The accuracy improvements are embarrassing in their obviousness. Document processing jumps from 85% to 99% not through technological wizardry, but because the system finally admits that invoices are not poetry and perhaps shouldn't be treated as such.

The Symphony of Limited Knowledge

Picture a procurement agent obsessed with supplier relationships, chatting with an inventory forecasting agent that thinks only about demand patterns, while a logistics agent contemplates optimal routes with the single-minded devotion of a medieval monk. They collaborate without ego, which already makes them superior to most human organizations.

The results violate the fundamental business principle that improvement requires sacrifice. Lower costs and better performance simultaneously—as if the universe briefly forgot its usual insistence on making everything a trade-off.

Organizations report transformative improvements that sound fictional until you realize that applying the right tool to the right problem occasionally produces the right result. Revolutionary concept, apparently.

The Architecture of Acknowledged Ignorance

The coordination mechanisms reveal their elegance through simplicity. Agents communicate what they know without pretending to know what they don't. Shared memory preserves context across domains. Task orchestration assigns problems to minds actually equipped to solve them.

It's division of labor applied to thinking machines—a concept humans discovered around the time we stopped hunting mammoths but somehow forgot when building artificial brains.

The feedback loops enable learning without the expensive theater of complete retraining. Like hiring employees who can improve through experience rather than requiring total personality reconstruction each time they make a mistake.

The Humility of Practical Implementation

Success requires abandoning our cultural addiction to disruption and transformation. The organizations that thrive start small, identify actual problems, and solve them incrementally. This approach lacks the dramatic appeal of total business revolution but has the modest advantage of working.

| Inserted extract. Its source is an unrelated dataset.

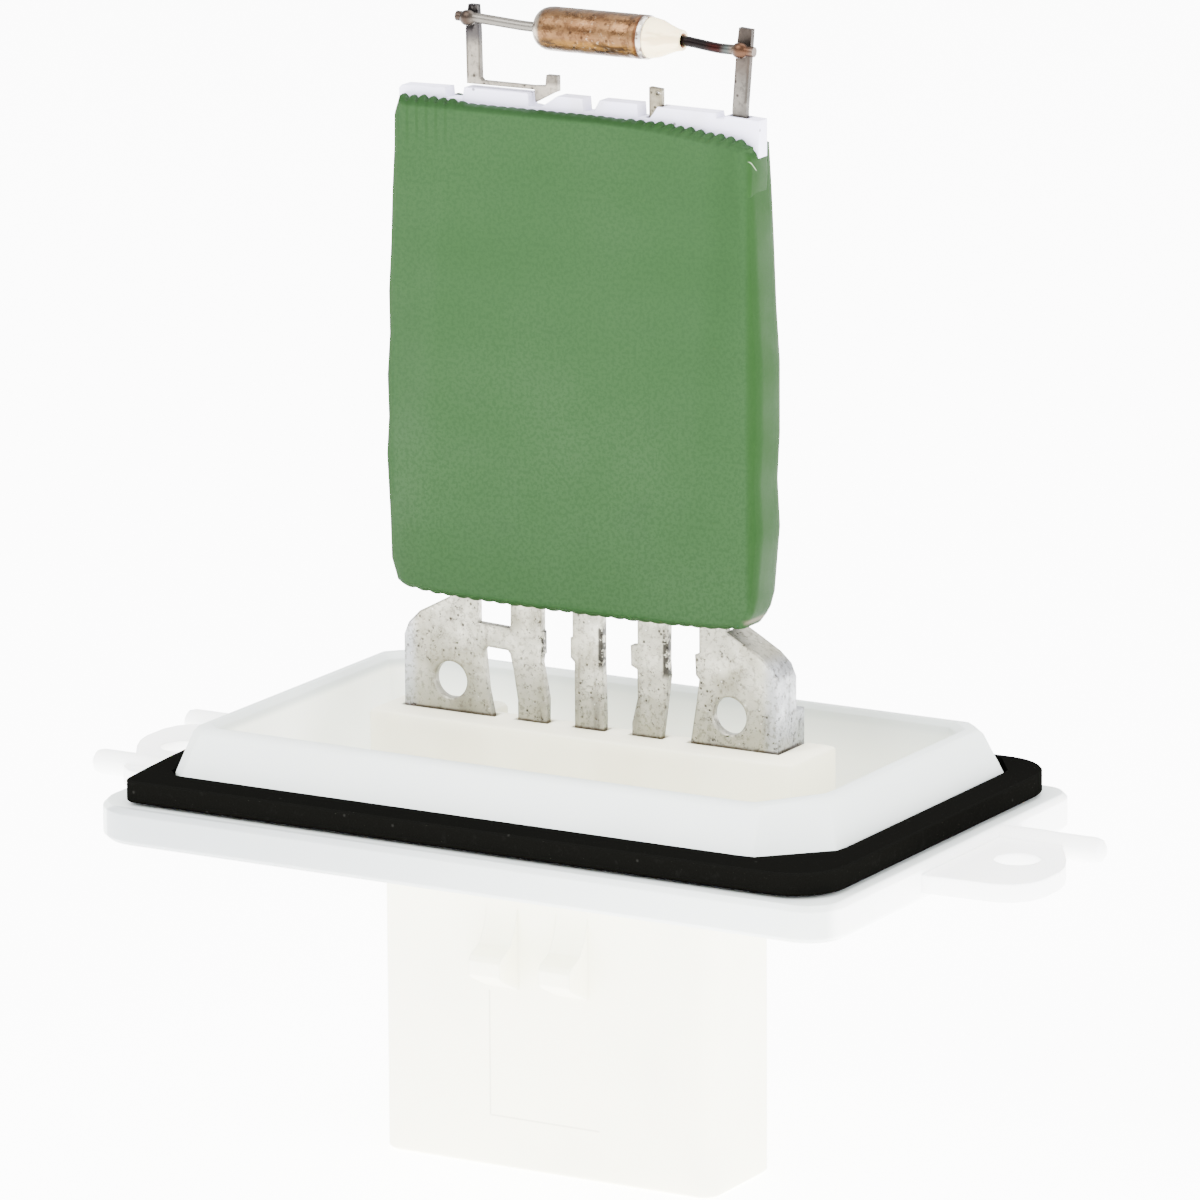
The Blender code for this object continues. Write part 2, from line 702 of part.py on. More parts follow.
def toothed(x0, x1, z_at, height, pitch, up):
    """saw edge from x0 to x1 along a line given by a function of x"""
    count = max(3, round(abs(x1 - x0) / pitch))
    points = []
    for i in range(count):
        for part, rise in ((0.0, 0.0), (0.28, 0.8), (0.5, 1.0), (0.78, 0.75)):
            x = x0 + (x1 - x0) * (i + part) / count
            points.append((x, z_at(x) + up * (rise + 0.12 * (i % 3)) * height(x)))
    return points


# slow waves of the sides, (height over the bottom edge, amount toward +X)
RIGHT_WAVES = (
    (1.4, -1.2), (2.2, -0.75), (3.6, -0.35), (9.7, 0.2), (14.0, -0.05), (18.4, 0.2),
    (25.0, 0.2), (30.0, -0.15), (36.0, -0.4), (41.0, -0.65), (43.4, -0.8), (44.9, -0.9),
)
LEFT_WAVES = (
    (1.2, 0.75), (3.2, 0.1), (7.1, 0.0), (13.0, -0.3), (16.6, -0.05), (20.5, -0.15),
    (24.4, 0.15), (28.4, 0.1), (33.0, 0.4), (38.0, 0.6), (42.0, 0.85), (45.0, 0.9),
)


def jacket_outline(sharp):
    """edge of the coat, its teeth sharp at 1 and smoothed away toward 0"""
    left = CARD_MID_X - CARD_X / 2
    right = CARD_MID_X + CARD_X / 2

    def top(x):
        fall = max(0.0, (x - 2.0) / (right - 2.0))
        return CARD_TOP - 0.5 * TOOTH - 1.45 * fall ** 1.6

    def bottom(x):
        side = abs(x - CARD_MID_X) / (CARD_X / 2)
        return CARD_BOTTOM + TOOTH * 0.5 + 0.2 * side ** 2 + 0.7 * side ** 6

    def worn(x):
        middle = min(1.0, max(0.0, (x + 14.0) / 3.0), max(0.0, (9.0 - x) / 5.0))
        return TOOTH * sharp * (1.0 - 0.8 * middle)

    def low_worn(x):
        return 0.5 * TOOTH * sharp

    points = toothed(left + 1.3, right - 1.5, bottom, low_worn, 1.35 * TOOTH_PITCH, -1)
    for z, out in RIGHT_WAVES:
        points.append((right + out, CARD_BOTTOM + z))
    points.extend(toothed(right - 1.55, left + 1.2, top, worn, TOOTH_PITCH, 1))
    for z, out in reversed(LEFT_WAVES):
        points.append((left + out, CARD_BOTTOM + z))
    return points


def silicone_jacket():
    half = CARD_T / 2
    mid_z = (CARD_TOP + CARD_BOTTOM) / 2

    def shrunk(by, sharp):
        out = []
        for x, z in jacket_outline(sharp):
            dx = x - CARD_MID_X
            dz = z - mid_z
            out.append((
                CARD_MID_X + dx * (1 - by / (CARD_X / 2)),
                mid_z + dz * (1 - 0.5 * by / (CARD_TOP - mid_z)),
            ))
        return out

    rings = []
    edges = ((0.0, 0.8, 0.15), (0.25, 0.3, 0.3), (0.7, 0.05, 0.8), (1.2, 0.0, 1.0))
    for y, by, sharp in edges:
        rings.append([(x, y - half, z) for x, z in shrunk(by, sharp)])
    for y, by, sharp in reversed(edges):
        rings.append([(x, half - y, z) for x, z in shrunk(by, sharp)])
    item = link("silicone_jacket", loft(rings), SILICONE)
    slot = CORE_T / 2 + GAP
    reach = CORE_WAIST / 2 + GAP
    space = box(CARD_MID_X - reach, CARD_MID_X + reach, -slot, slot,
                CARD_BOTTOM - 2, CARD_TOP + 3)
    cut(item, tool("core_space", space))
    wide = reach + WINDING_T + GAP
    deep = slot + WINDING_T + GAP
    space = box(CARD_MID_X - wide, CARD_MID_X + wide, -deep, deep,
                WINDING_BOTTOM - GAP, WINDING_BOTTOM + 2 * WINDING_PITCH + WINDING_L + GAP)
    cut(item, tool("winding_space", space))
    head = CARD_TOP - CORE_HEAD
    slot += 0.1
    space = box(CARD_MID_X - CARD_X, CARD_MID_X + CARD_X, -slot, slot, head - 1.1, CARD_TOP + 3)
    cut(item, tool("head_space", space))
    return item


# fuse and posts
def left_fuse_post():
    x = LEFT_POST_X
    half = POST_W / 2
    rail = CORE_TOP + GAP
    outline = [
        (x - half, rail), (-5.2, rail), (-5.1, CORE_TOP - 0.85), (-3.2, CORE_TOP + 0.15),
        (-2.8, rail), (-2.8, rail + 1.45), (-3.95, rail + 1.45), (-4.05, rail + 0.45),
        (-5.4, rail + 0.34), (x + half + 0.2, rail + 0.36), (x + half, rail + 0.6),
        (x + half - 0.1, POST_TOP - 2.3), (x + half - 0.25, POST_TOP),
        (x - half + 0.2, POST_TOP), (x - half - 0.1, POST_TOP - 2.3),
    ]
    return link("left_fuse_post", panel(outline, -POST_T / 2, POST_T / 2), TIN)


def tap_tab():
    sunk = CORE_TOP - POST_SINK
    outline = [
        (TAB_X0, sunk), (TAB_X1, sunk), (TAB_X1, CORE_TOP + 1.45), (TAB_X0, CORE_TOP + 1.55),
    ]
    item = link("tap_tab", panel(outline, -POST_T / 2, POST_T / 2), TIN)
    hole = turned_y(TAB_X1 - 0.4, CORE_TOP + 1.05, 0.2, -2, 2, 12)
    cut(item, tool("tap_tab_hole", hole))
    return item


def right_fuse_post():
    x = RIGHT_POST_X
    half = POST_W / 2
    lean = RIGHT_POST_LEAN
    sunk = CORE_TOP - POST_SINK
    outline = [
        (x - half, sunk), (x + half, sunk), (x + half, CORE_TOP + 0.2),
        (x + half + 0.75 * lean, POST_TOP - 2.0), (x + half + lean, POST_TOP),
        (x - half + lean + 0.1, POST_TOP + 0.1), (x - half + 0.7 * lean, POST_TOP - 2.0),
        (x - half, CORE_TOP + 0.2),
    ]
    return link("right_fuse_post", panel(outline, -POST_T / 2, POST_T / 2), TIN)


def fuse_can():
    r = FUSE_R
    stations = [
        (FUSE_X0, 0.62 * r), (FUSE_X0 + 0.3, 0.82 * r), (FUSE_X0 + 0.9, 0.97 * r),
        (FUSE_X0 + 1.5, r), (FUSE_X1 - 1.4, r), (FUSE_X1 - 1.25, 0.965 * r),
        (FUSE_X1 - 1.0, 0.965 * r), (FUSE_X1 - 0.9, r), (FUSE_X1 - 0.25, r),
        (FUSE_X1, 0.93 * r),
    ]
    item = link("fuse_can", turned_x(stations, FUSE_Y, FUSE_Z), COPPER)
    bore = turned_x([(FUSE_X0 - 1, LEAD_R + GAP), (FUSE_X0 + 1.0, LEAD_R + GAP)], FUSE_Y, FUSE_Z, 16)
    cut(item, tool("fuse_can_lead_space", bore))
    return item


def fuse_seal():
    r = FUSE_R
    x0 = FUSE_X1 + GAP
    span = CONE_X1 - x0
    stations = [
        (x0, 0.9 * r), (x0 + 0.12 * span, 0.92 * r), (x0 + 0.35 * span, 0.84 * r),
        (x0 + 0.6 * span, 0.66 * r), (x0 + 0.8 * span, 0.53 * r), (x0 + 0.94 * span, 0.48 * r),
        (CONE_X1, 0.46 * r),
    ]
    item = link("fuse_seal", turned_x(stations, FUSE_Y, FUSE_Z, 32), EPOXY)
    bore = turned_x([(x0 + 1.6, LEAD_R + 0.2), (CONE_X1 + 1, LEAD_R + 0.2)], FUSE_Y, FUSE_Z, 16)
    cut(item, tool("fuse_seal_lead_space", bore))
    return item


def fuse_lead(name, points, weld):
    """lead wire ending in the flattened lump that is welded to the front of its post"""
    item = link(name, wire_body(points, LEAD_R), LEAD)
    x, z = weld
    thick = 0.6
    y = LEAD_Y + LEAD_R - thick
    join(item, tool(name + "_weld", lump((x, y, z), 0.85, thick, 0.76)))
    return item


def left_fuse_lead():
    x = LEFT_POST_X
    z = FUSE_Z
    points = [
        (FUSE_X0 + 0.6, FUSE_Y, z), (FUSE_X0 - 1.4, FUSE_Y - 0.1, z + 0.02),
        (x + 2.4, 0.8 * LEAD_Y, z + 0.3), (x + 0.7, LEAD_Y, z + 0.45),
        (x - POST_W / 2 - 0.5, LEAD_Y, z + 0.5),
    ]
    return fuse_lead("left_fuse_lead", points, (x, z + 0.4))


def right_fuse_lead():
    x = RIGHT_POST_X + 0.68 * RIGHT_POST_LEAN
    z = FUSE_Z - 0.3
    points = [
        (CONE_X1 - 1.2, FUSE_Y, FUSE_Z), (CONE_X1 + 0.6, FUSE_Y, FUSE_Z - 0.05),
        (x - 2.4, 0.8 * LEAD_Y, z), (x - 0.7, LEAD_Y, z), (x + POST_W / 2 + 0.9, LEAD_Y, z - 0.05),
    ]
    return fuse_lead("right_fuse_lead", points, (x + 0.2, z))


base_moulding()
flange_gasket()
left_terminal()
middle_terminal()
inner_terminal()
right_terminal()
ceramic_core()
for place, word in enumerate(("lower", "middle", "upper")):
    winding(word + "_winding", WINDING_BOTTOM + place * WINDING_PITCH)
silicone_jacket()
left_fuse_post()
tap_tab()
right_fuse_post()
fuse_can()
fuse_seal()
left_fuse_lead()
right_fuse_lead()
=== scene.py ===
# %% [markdown]
# A blower motor resistor, dressed for a studio picture.
# The solids come ready and in their places. This lesson gives each one a smooth skin and a
# finish that is made only of nodes, adds the few pieces that are easier to turn or cast here, and
# ends with a floor, soft light and the camera. All lengths are in metres.

# %% Load the ready solids
import bpy
import bmesh
import math
from mathutils import Matrix, Vector


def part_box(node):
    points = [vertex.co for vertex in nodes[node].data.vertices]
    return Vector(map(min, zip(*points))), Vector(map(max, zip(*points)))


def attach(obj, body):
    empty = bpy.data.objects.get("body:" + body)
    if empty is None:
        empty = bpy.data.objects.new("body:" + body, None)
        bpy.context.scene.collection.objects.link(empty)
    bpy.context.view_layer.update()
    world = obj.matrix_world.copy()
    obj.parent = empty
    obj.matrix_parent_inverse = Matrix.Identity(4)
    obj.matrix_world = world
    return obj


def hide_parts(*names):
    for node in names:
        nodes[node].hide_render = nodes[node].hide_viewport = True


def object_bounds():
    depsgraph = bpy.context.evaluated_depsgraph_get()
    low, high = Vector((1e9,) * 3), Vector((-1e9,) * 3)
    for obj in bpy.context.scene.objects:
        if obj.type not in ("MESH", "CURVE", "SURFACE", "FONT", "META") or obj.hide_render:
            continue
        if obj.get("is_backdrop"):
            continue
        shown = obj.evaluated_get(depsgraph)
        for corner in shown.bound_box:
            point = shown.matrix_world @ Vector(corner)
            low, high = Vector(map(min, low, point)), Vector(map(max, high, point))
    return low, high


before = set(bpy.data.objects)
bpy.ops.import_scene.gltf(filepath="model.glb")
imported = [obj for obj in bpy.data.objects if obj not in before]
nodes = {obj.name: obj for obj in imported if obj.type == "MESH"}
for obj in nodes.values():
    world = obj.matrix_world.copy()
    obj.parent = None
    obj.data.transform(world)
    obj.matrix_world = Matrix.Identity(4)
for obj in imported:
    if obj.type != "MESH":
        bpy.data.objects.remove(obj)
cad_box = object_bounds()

print("solids:", len(nodes), "box:", [[round(v, 4) for v in corner] for corner in cad_box])

# %% [markdown]
# Colours read from a screen are not light. A screen squeezes dark tones, so every colour that is
# picked has to be opened out again before a shader may use it. The light at the end is
# strong, so that white plastic on white paper comes out white. Every other surface is painted
# darker than it looks in the picture, to stand in that light.


# %% Colours in light
def tone(red, green, blue):
    def open_out(value):
        value = value / 255
        return value / 12.92 if value < 0.04045 else ((value + 0.055) / 1.055) ** 2.4
    return (open_out(red), open_out(green), open_out(blue), 1.0)


print("middle grey 128 is", round(tone(128, 128, 128)[0], 3), "in light")

# %% [markdown]
# A finish is a small graph of nodes. The class below keeps such a graph and gives short words for
# what a maker asks of it: a cloud of noise, a mask between two heights, a mix of two colours.
# Every pattern reads the Object coordinates, which are metres on the piece itself, so a grain of
# half a millimetre is written as what it is.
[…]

Strategic alignment becomes essential—implementing technology that addresses real needs rather than implementing technology because someone read an article about the future. Data architecture matters. Process integration requires thought. Human understanding becomes necessary, which apparently qualifies as a novel concept in technology circles.

The Emerging Landscape

Patterns suggest a future where human expertise collaborates with artificial capabilities instead of competing for relevance. Intelligence operates where needed rather than centralized in distant server farms burning electricity like digital funeral pyres.

Ethical frameworks emerge alongside technical capabilities, suggesting we're slowly learning that intelligence without wisdom merely scales our capacity for expensive mistakes.

The Local Reality

Current Australian data shows 35% business AI adoption with 48% achieving positive returns within twelve months. This gap between implementation and value represents the eternal struggle between buying solutions and understanding problems.

Successful organizations work with partners who transform complexity into advantage through structured methodologies. Because purchasing AI remains trivial. Making it useful requires admitting limitations, which continues to challenge our collective ego.

After the Hype Settles

The transition from monolithic to collaborative intelligence isn't technological evolution—it's philosophical maturation. Accepting that intelligence might function better when distributed, specialized, and modest enough to acknowledge its boundaries.

The competitive landscape will distinguish between organizations that deploy technology and those that integrate collaborative intelligence into operational reality. The former achieve isolated improvements. The latter discover new standards for accomplishment.

For businesses navigating this shift, the path requires strategic implementation aligned with specific objectives rather than general faith in technological salvation. Those following this route won't merely adopt emerging tools—they'll learn what happens when intelligence admits its limitations and discovers strength through acknowledged interdependence.

Which might contain lessons extending beyond the realm of artificial minds.